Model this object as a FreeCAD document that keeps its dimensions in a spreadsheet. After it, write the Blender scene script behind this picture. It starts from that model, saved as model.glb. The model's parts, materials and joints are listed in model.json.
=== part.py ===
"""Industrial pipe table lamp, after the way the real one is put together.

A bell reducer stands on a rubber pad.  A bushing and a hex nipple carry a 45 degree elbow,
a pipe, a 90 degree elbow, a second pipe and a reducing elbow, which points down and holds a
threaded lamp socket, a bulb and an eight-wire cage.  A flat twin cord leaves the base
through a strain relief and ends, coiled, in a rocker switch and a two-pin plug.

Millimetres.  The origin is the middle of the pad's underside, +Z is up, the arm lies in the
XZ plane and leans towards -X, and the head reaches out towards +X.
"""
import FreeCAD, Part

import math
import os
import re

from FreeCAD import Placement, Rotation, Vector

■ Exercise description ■
Return exactly the lines that run from the top of the listing above to the line containing "is put together.", please, keeping both end lines and leaving out everything else.

■ Exercise response ■
Model this object as a FreeCAD document that keeps its dimensions in a spreadsheet. After it, write the Blender scene script behind this picture. It starts from that model, saved as model.glb. The model's parts, materials and joints are listed in model.json.
=== part.py ===
"""Industrial pipe table lamp, after the way the real one is put together.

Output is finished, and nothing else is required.